▸ **TASK INSTRUCTIONS**
Reproduce each line from the first in the data through the line that contains "moves that the" exactly; give nothing else.

▸ **SUPPLIED INFORMATION**
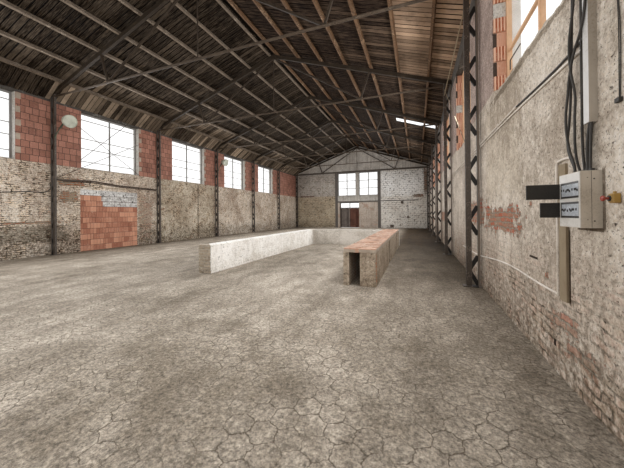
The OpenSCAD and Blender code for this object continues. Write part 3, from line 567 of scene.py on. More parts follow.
class Bench:
    """Modelling moves that the makers share. Each leaves its piece with its place in its mesh."""

    @staticmethod
    def pick(*pieces: Piece) -> None:
        """Selects these pieces alone and makes the first one active.

        Args:
            pieces: The pieces to select.
        """
        bpy.ops.object.select_all(action="DESELECT")
        for piece in pieces:
            piece.select_set(True)
        if pieces:
            bpy.context.view_layer.objects.active = pieces[0]

    @staticmethod
    @contextmanager
    def editing() -> Iterator[None]:
        """Opens the active piece in edit mode for what the block does.

        Returns:
            The time in edit mode.
        """
        bpy.ops.object.mode_set(mode="EDIT")
        yield
        bpy.ops.object.mode_set(mode="OBJECT")

    @staticmethod
    def settle(piece: Piece) -> Piece:
        """Puts the piece's place in its mesh.

        Args:
            piece: A mesh object.

        Returns:
            The same object, at the origin.
        """
        piece.data.transform(piece.matrix_basis)
        piece.matrix_basis = Matrix.Identity(4)
        return piece

    @classmethod
    def block(cls, low: Sequence[float], high: Sequence[float], edge: float = 0.0) -> Piece:
        """Makes a block between two corners with bevelled edges.

        Args:
            low: The lowest corner.
            high: The highest corner.
            edge: How far the bevel cuts back.

        Returns:
            The block.
        """
        cls.pick()
        size = [high[i] - low[i] for i in range(3)]
        middle = [(high[i] + low[i]) / 2 for i in range(3)]
        bpy.ops.mesh.primitive_cube_add(size=1.0, location=middle)
        piece = bpy.context.active_object
        piece.scale = size
        cls.settle(piece)
        if edge > 0:
            with cls.editing():
                bpy.ops.mesh.select_all(action="SELECT")
                bpy.ops.mesh.bevel(offset=edge, segments=1, affect="EDGES")
        return piece

    @classmethod
    def bar(cls, start: Sequence[float], end: Sequence[float], radius: float, sides: int = 12,
            edge: float = 0.0) -> Piece:
        """Makes a round bar between two points.

        Args:
            start: The middle of one end.
            end: The middle of the other end.
            radius: Half the bar's thickness.
            sides: How many flats go round it.
            edge: How far its end edges are bevelled.

        Returns:
            The bar.
        """
        cls.pick()
        a, b = Vector(start), Vector(end)
        bpy.ops.mesh.primitive_cylinder_add(vertices=sides, radius=radius, depth=(b - a).length)
        piece = bpy.context.active_object
        if edge > 0:
            with cls.editing():
                bpy.ops.mesh.select_all(action="DESELECT")
                bpy.ops.mesh.select_mode(type="FACE")
            for face in piece.data.polygons:
                face.select = abs(face.normal.z) > 0.9
            with cls.editing():
                bpy.ops.mesh.bevel(offset=edge, segments=2, affect="EDGES")
        turn = (b - a).to_track_quat("Z", "Y").to_matrix().to_4x4()
        piece.matrix_basis = Matrix.Translation((a + b) / 2) @ turn
        return cls.settle(piece)

    @classmethod
    def tube(cls, points: Sequence[Point], radius: float) -> Piece:
        """Makes a round tube that bends smoothly through points.

        Args:
            points: The route's points.
            radius: Half the tube's thickness.

        Returns:
            The tube as a mesh.
        """
        cls.pick()
        route = bpy.data.curves.new("route", "CURVE")
        route.dimensions, route.bevel_depth, route.bevel_resolution = "3D", radius, 2
        route.resolution_u, route.use_fill_caps = 8, True
        knots = route.splines.new("BEZIER").bezier_points
        knots.add(len(points) - 1)
        for knot, point in zip(knots, points):
            knot.co = point
            knot.handle_left_type = knot.handle_right_type = "AUTO"
        piece = bpy.data.objects.new("tube", route)
        bpy.context.collection.objects.link(piece)
        cls.pick(piece)
        bpy.ops.object.convert(target="MESH")
        return bpy.context.active_object

    @staticmethod
    def shade(piece: Piece, tone: float) -> Piece:
        """Gives a piece its own shade, for a finish that reads one.

        Args:
            piece: The piece to shade.
            tone: Its shade, from 0 to 1.

        Returns:
            The same piece.
        """
        values = piece.data.attributes.new("tone", "FLOAT", "POINT").data
        values.foreach_set("value", [tone] * len(values))
        return piece

    @classmethod
    def copy(cls, pattern: Piece, place: Matrix, tone: float) -> Piece:
        """Copies a pattern piece to a place.

        Args:
            pattern: The piece to copy.
            place: Where the copy goes.
            tone: The copy's own shade, from 0 to 1.

        Returns:
            The copy, with a mesh of its own.
        """
        made = pattern.copy()
        made.data = pattern.data.copy()
        made.data.transform(place)
        bpy.context.collection.objects.link(made)
        return cls.shade(made, tone)

    @classmethod
    def shell(cls, points: Sequence[Point], edges: Sequence = (), faces: Sequence = ()) -> Piece:
        """Makes a mesh from its points, with its faces turned outwards.

        Args:
            points: The corners.
            edges: The two corners of each loose edge.
            faces: The corners of each face.

        Returns:
            The piece, selected.
        """
        mesh = bpy.data.meshes.new("shell")
        mesh.from_pydata(points, edges, faces)
        piece = bpy.data.objects.new("shell", mesh)
        bpy.context.collection.objects.link(piece)
        cls.pick(piece)
        with cls.editing():
            bpy.ops.mesh.select_all(action="SELECT")
            bpy.ops.mesh.normals_make_consistent(inside=False)
        return piece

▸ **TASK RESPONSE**
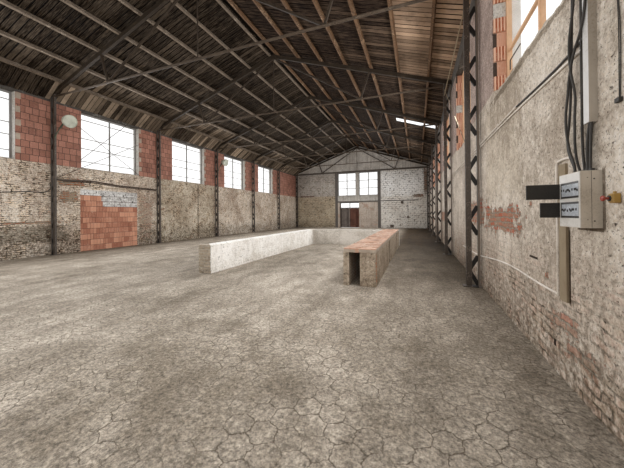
The OpenSCAD and Blender code for this object continues. Write part 3, from line 567 of scene.py on. More parts follow.
class Bench:
    """Modelling moves that the makers share. Each leaves its piece with its place in its mesh."""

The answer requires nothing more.